James Love, the American co-chair of the intellectual property committee of the Trans Atlantic Consumer Dialogue and director of Knowledge Ecology International, notes that several countries have multiple providers of gene tests for breast cancer because those governments have refused to enforce the patents. And in France and Belgium, the patents were invalidated by statute. (Since 2002 France has funded cancer gene screening at the national level.)

"This is a very pro-consumer decision," says Love, "it's going to make it much cheaper for people to get the tests they need." The disparity between access to cheap tests for women in Europe and the U.S. is deeply ironic given that the U.S. National Institutes of Health funded as much as a third of the foundational research underlying the invalidated patents, according to Judge Sweet's opinion.

Plaintiffs in the Myriad case included American women who couldn't afford Myriad's tests and/or who wanted to verify Myriad's results by having a different lab perform the tests. Other plaintiffs include scientists at the University of Pennsylvania, Columbia University, Emory University and New York University, all of whom have the skills and equipment necessary to begin offering the same testing Myriad does. They're also willing and ready to do so, although they may wait until the appeals process ends before entering the marketplace.

By having these labs -- and any others that step forward -- compete with Myriad, people can expect testing to get better as well as cheaper. Notes Love: "These patents were anti-science, anti-innovation, and anti-consumer."

A Major Impact on an Entire Industry

If upheld, the decision transforms the patent landscape far beyond Myriad's breast cancer genes. After all, some 20% of human genes are already patented. All existing patents that are based on "isolated [naturally occurring] genetic sequences and correlations between mutations in those sequences and propensity for disease," will be unenforceable, explains Ravicher, and no new patents for such DNA will be issued.

Ravicher elaborates that, under Judge Sweet's opinion, DNA would be patentable only if it was akin to the bacteria in the U.S. Supreme Court Case Diamond v. Chakrabarty. That bacteria was created by engineering DNA to produce an organism with a crude-oil-digesting property not found in naturally occurring bacteria. The high court referred to it as "man-made." Other patentable areas would continue to include "new drugs, new treatments, new methods of isolating genes," Ravicher adds.

In its summary judgment brief, Myriad recognized the transformational impact of invalidating its patents. It starkly warned: "Such a ruling would lead to the invalidity of thousands of biotechnology patents, and effectively unravel the foundation of the entire biotechnology industry. Numerous therapeutic drugs and diagnostic tests in development would be jeopardized. The very existence of the fledgling personalized medicine field would be threatened."

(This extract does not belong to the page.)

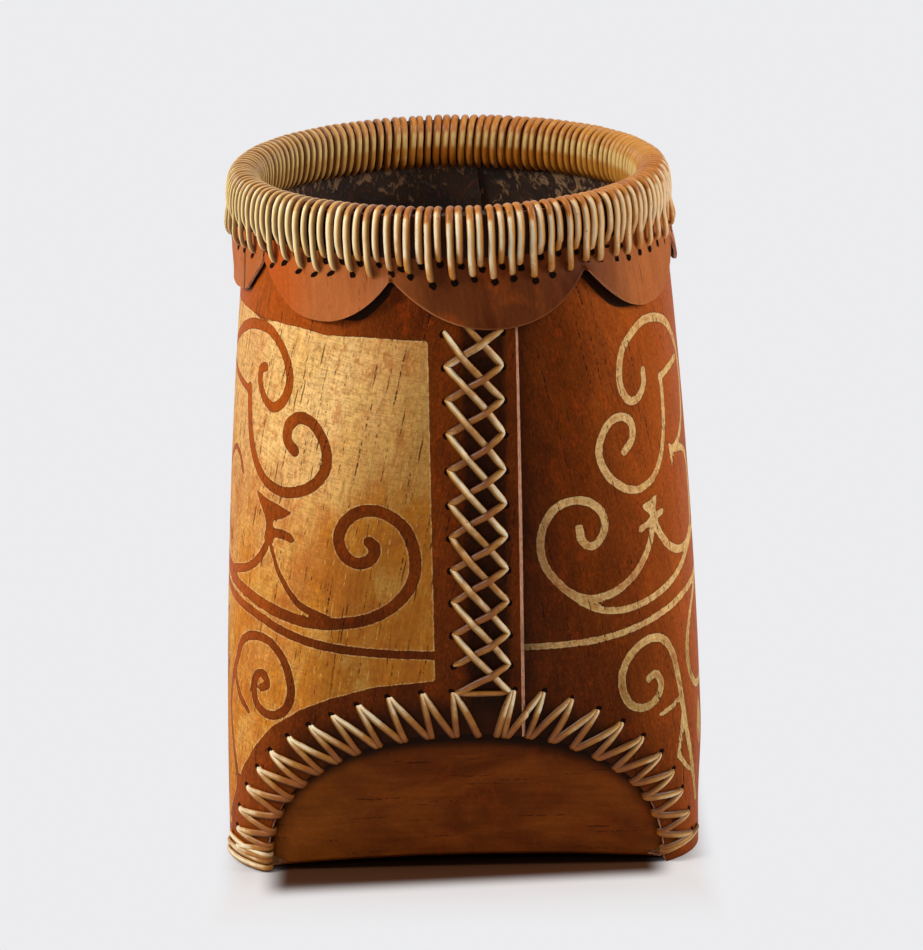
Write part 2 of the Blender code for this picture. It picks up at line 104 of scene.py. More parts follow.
def on_skin(arc, z, out=0.0):
    arc, z, out = np.broadcast_arrays(np.asarray(arc, float), np.asarray(z, float), np.asarray(out, float))
    side = np.floor(arc / quarter(z) + 0.5)
    along = arc - side * quarter(z)
    radius = corner_radius(z)
    flat = half_width(z) - radius
    turn = np.clip(np.abs(along) - flat, 0.0, None) / radius
    corner = (np.mod(arc / quarter(z) + 0.5, 2.0) - 1.0) / DRAWN_SHARE
    out = out - FOOT_DRAWN * smooth((DRAWN_BELOW - z) / DRAWN_RUN) * np.exp(-(corner**2))
    across = np.where(turn > 0, flat + (radius + out) * np.sin(turn), np.abs(along)) * np.sign(along)
    depth = flat + (radius + out) * np.cos(turn)
    angle = side * math.pi / 2.0
    x = across * np.cos(angle) + depth * np.sin(angle)
    y = across * np.sin(angle) - depth * np.cos(angle)
    return np.stack([x, y, z + 0.0 * x], axis=-1)


def arc_of(x, z):
    """The arc of a place on the front, from its distance across."""
    radius = corner_radius(z)
    flat = half_width(z) - radius
    past = np.clip(np.abs(x) - flat, 0.0, radius)
    return np.sign(x) * (np.minimum(np.abs(x), flat) + radius * np.arcsin(past / radius))


print("a corner of the foot lies at", on_skin(88.0, 0.0).round(1))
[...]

However, Myriad's press release issued following Judge Sweet's decision seemed to undermine that claim. It says: "[W]e do not believe that the final outcome of this litigation will have a material impact on Myriad's operations due to the patent protection afforded Myriad by its remaining patents." Perhaps the statement just reflects Myriad's confidence in victory on appeal. But if so, why the word "remaining"?

Closely Watched

This case's potentially broad ramifications are what drove so many groups to file "friend of the court" briefs. Organizations in support of the plaintiffs included the American Medical Association and other doctors' groups; the March of Dimes and other patient groups; the National Women's Health Network and other women's rights groups; and the International Center for Technology Assessment and other public policy groups. Organizations supporting Myriad included the Biotechnology Industry Organization, America's largest biotech trade organization; the Boston Patent Law Association; Rosetta Genomics; and BayBio, a life-sciences trade organization.

Clearly, many eyes will be glued to the appellate courts as yesterday's ruling gets further scrutiny.